Another thing Russia needs is the soda fountain. A cold soft drink in summer and a hot chocolate in winter, easily accessible and cheap, would do more to take Ivan’s mind off moonshining vodka than all the laws in the world. Last summer there were times when I would cheerfully have given a dollar for a frosty glass of soda, any kind, any flavor. And there were plenty of others in Petrograd of my mind.

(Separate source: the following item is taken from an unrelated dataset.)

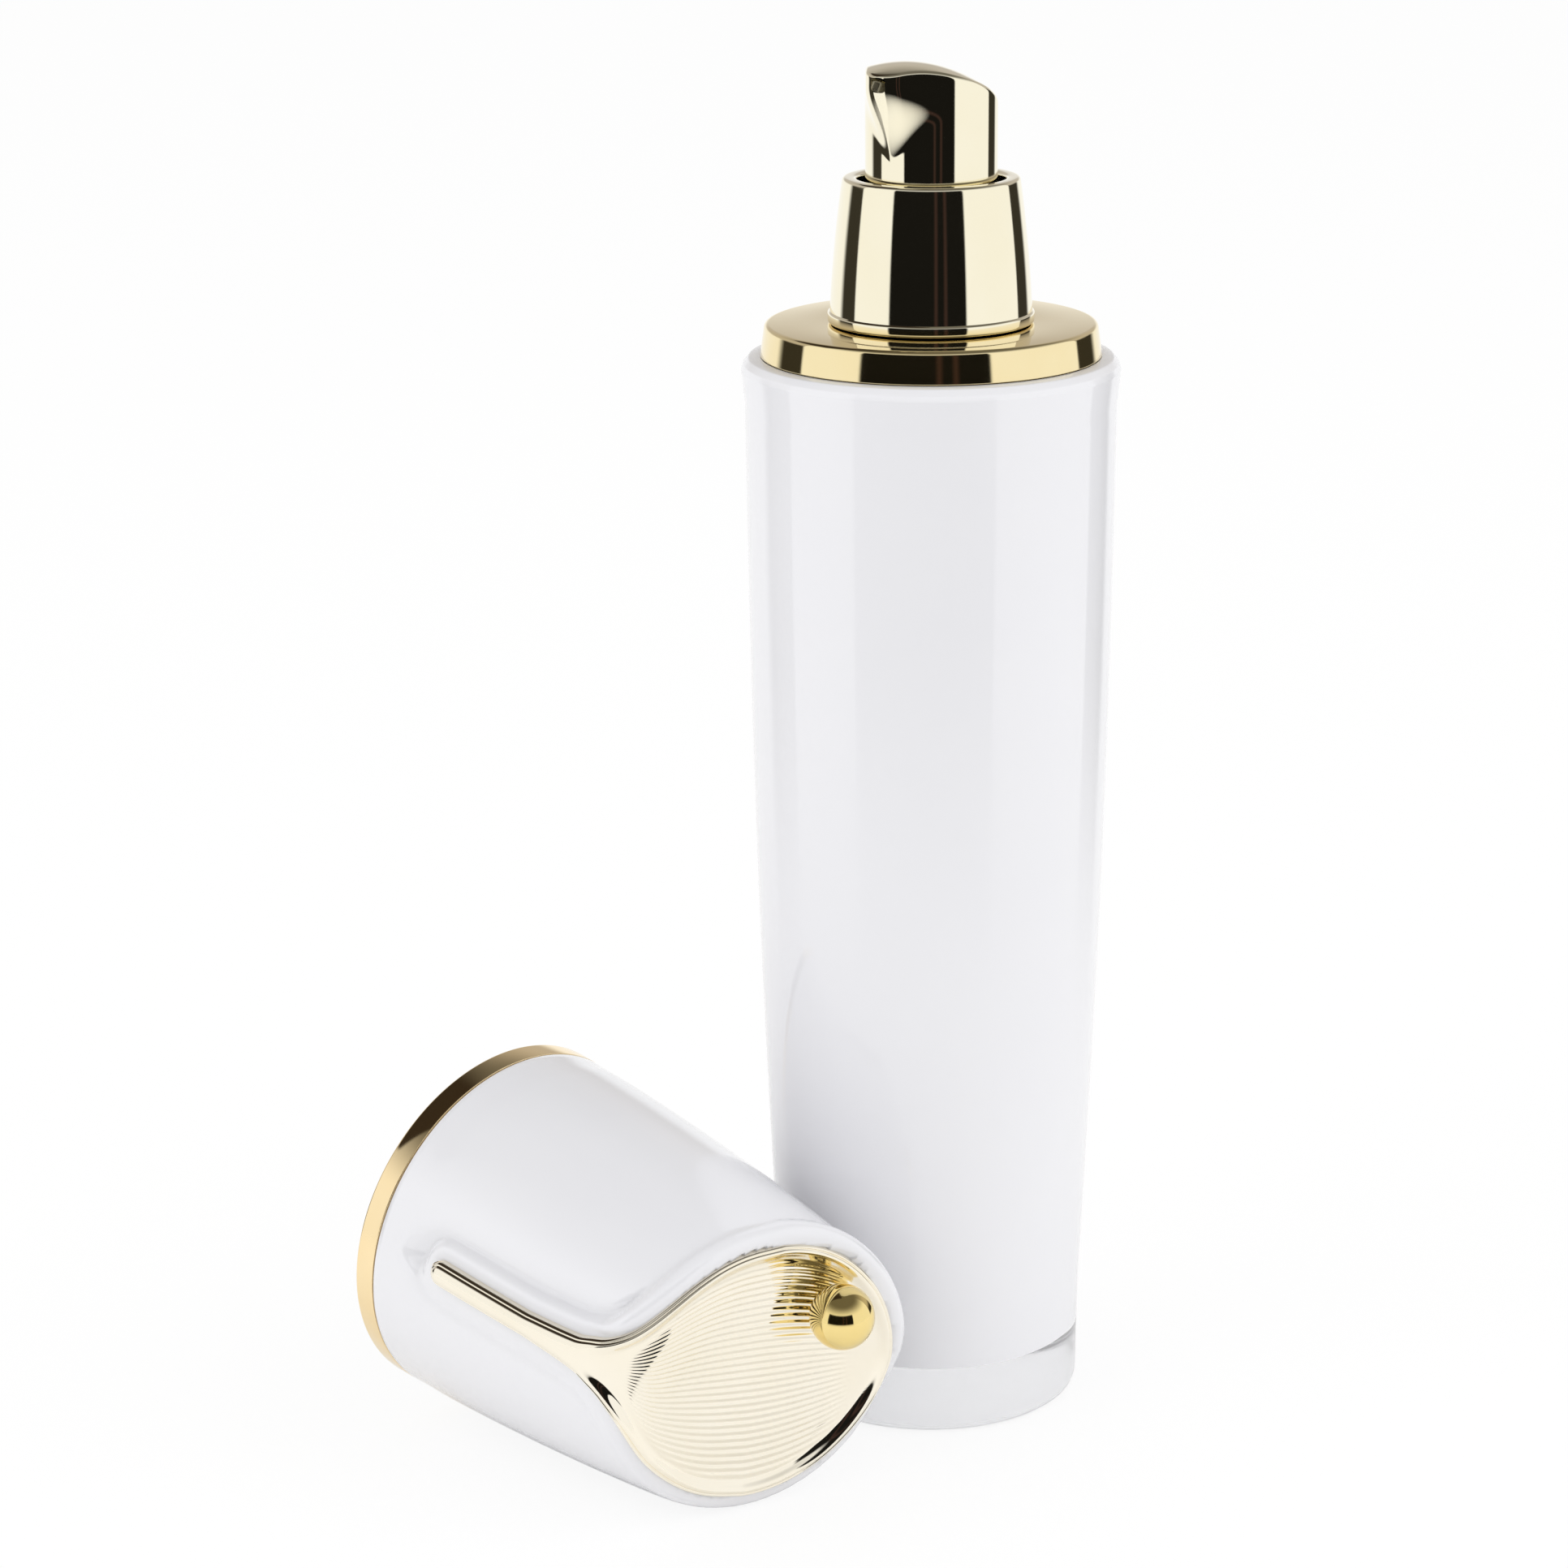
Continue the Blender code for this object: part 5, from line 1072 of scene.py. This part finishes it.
def rib_tree():
    kinds = {name: "Float" for name in RIB_SIZES}
    tree, given = new_tree("ribbed_bowl", {"Pressing": "Geometry", **kinds, "Finish": "Material"}, "Ribbed")
    named = {}
    for name in ("share", "edge", "run"):
        reader = add(tree, "GeometryNodeInputNamedAttribute", {"Name": name}, data_type="FLOAT")
        named[name] = reader.outputs[0]
    place = named["share"]
    for value, operation in ((given["Bowl Half Width"], "MULTIPLY"), (given["Rib Pitch"], "DIVIDE"),
                             (math.tau, "MULTIPLY")):
        place = add(tree, "ShaderNodeMath", {0: place, 1: value}, operation=operation).outputs[0]
    shaped = add(tree, "ShaderNodeMath", {0: place}, operation="COSINE").outputs[0]
    factors = [given["Rib Height"]]
    for value, low, high, before, after in (
            (named["edge"], given["Rim Width"], FULL_FROM_RIM, 0.0, 1.0),
            (named["run"], given["Fade From"], FULL_FROM, 0.0, 1.0),
            (named["run"], FULL_TO, given["Fade To"], 1.0, 0.0)):
        fade = add(tree, "ShaderNodeMapRange",
                   {"Value": value, "From Min": low, "From Max": high, "To Min": before, "To Max": after},
                   interpolation_type="SMOOTHSTEP")
        factors.append(fade.outputs[0])
    for factor in factors:
        shaped = add(tree, "ShaderNodeMath", {0: shaped, 1: factor}, operation="MULTIPLY").outputs[0]
    normal = add(tree, "GeometryNodeInputNormal").outputs[0]
    lift = add(tree, "ShaderNodeVectorMath", {0: normal, "Scale": shaped}, operation="SCALE")
    moved = add(tree, "GeometryNodeSetPosition", {"Geometry": given["Pressing"], "Offset": lift.outputs[0]})
    return end_tree(tree, moved.outputs[0], given["Finish"], "Ribbed")


pressing = grid_mesh("spoon_draft", on_sheet(flat[..., 0], flat[..., 1], pressed), False)
attributes = {"share": np.tile(shares, len(flat)), "edge": inside.ravel() * MM,
              "run": flat[..., 0].ravel() * MM}
for name, values in attributes.items():
    pressing.attributes.new(name, "FLOAT", "POINT").data.foreach_set("value", values.astype(np.float32))
rib_inputs = {name: size * MM for name, size in RIB_SIZES.items()}
ribbed = plain_mesh(pressing, rib_tree(), {**rib_inputs, "Finish": gold_ornament})
under = on_sheet(flat[..., 0], flat[..., 1], np.maximum(pressed + PLATE_THICK, DEEPEST_RIM))
print("ribs across the bowl:", round(2 * BOWL_HALF / RIB_PITCH))

# %% [markdown]
# The pressing gets an underside and a side wall, so that it is one closed body,
# and is rolled onto the cap with the rest. The underside is hidden, so it keeps
# only every twenty-fourth column of the grid, and the piece stays light.

# %% Spoon: closing the body
UNDER_STEP = 24


def close_spoon(top_mesh, under_points):
    bm = bmesh.new()
    bm.from_mesh(top_mesh)
    bm.verts.ensure_lookup_table()
    count, across = under_points.shape[:2]
    top = [[bm.verts[i * across + j] for j in range(across)] for i in range(count)]
    low = [[bm.verts.new(p) for p in row] for row in (under_points[:, ::UNDER_STEP] * MM).tolist()]
    strips = range(len(low[0]) - 1)
    for i in range(count - 1):
        for j in strips:
            bm.faces.new((low[i][j], low[i][j + 1], low[i + 1][j + 1], low[i + 1][j]))
        bm.faces.new((top[i][-1], top[i + 1][-1], low[i + 1][-1], low[i][-1]))
        bm.faces.new((top[i + 1][0], top[i][0], low[i][0], low[i + 1][0]))
    for i, direction in ((0, 1), (count - 1, -1)):
        for j in strips:
            wall = top[i][j * UNDER_STEP:(j + 1) * UNDER_STEP + 1] + [low[i][j + 1], low[i][j]]
            bm.faces.new(wall[::direction])
    return written(bm, top_mesh)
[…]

The best place to have luncheon in Petrograd is at the officers’ stores in the street which bears the appalling name of Bolshaia Konnyushennyaia. Here the food, government supplied, is good and it is sold for something approaching reasonable prices. The best meal I had every day was luncheon at the officers’ stores. The place is crowded from 11 to 4 every week-day, military men and their families predominating. Once, on a hot July day, there appeared on the counter where hors d’oeuvres were sold a cold delicious drink. It was a sort of cherry phosphate, and there were glass pitchers and pitchers of it, literally gallons. It sold for about twenty cents a small glass, and within half an hour it was gone, every drop. The crowd swarmed to that counter waving its money in the air, swallowed the cherry phosphate in one gulp, so to speak, and clamored loudly for more. I remember that I pleaded almost with tears for a second glass and could not get it. There is a fortune waiting for the capitalist who will take cold, soft drinks to Russia, and he will have besides the fortune the additional satisfaction of bringing hope to the sodden victims of vodka.

An army that will obey orders; a government that will govern; leaders in business, in transportation, in agriculture and a people willing to obey those leaders; education, wholesome life. Russia needs all these, and in her coming mighty struggle to achieve them the whole world of democracy, and especially our United States, must lend willing and sympathetic help and guidance.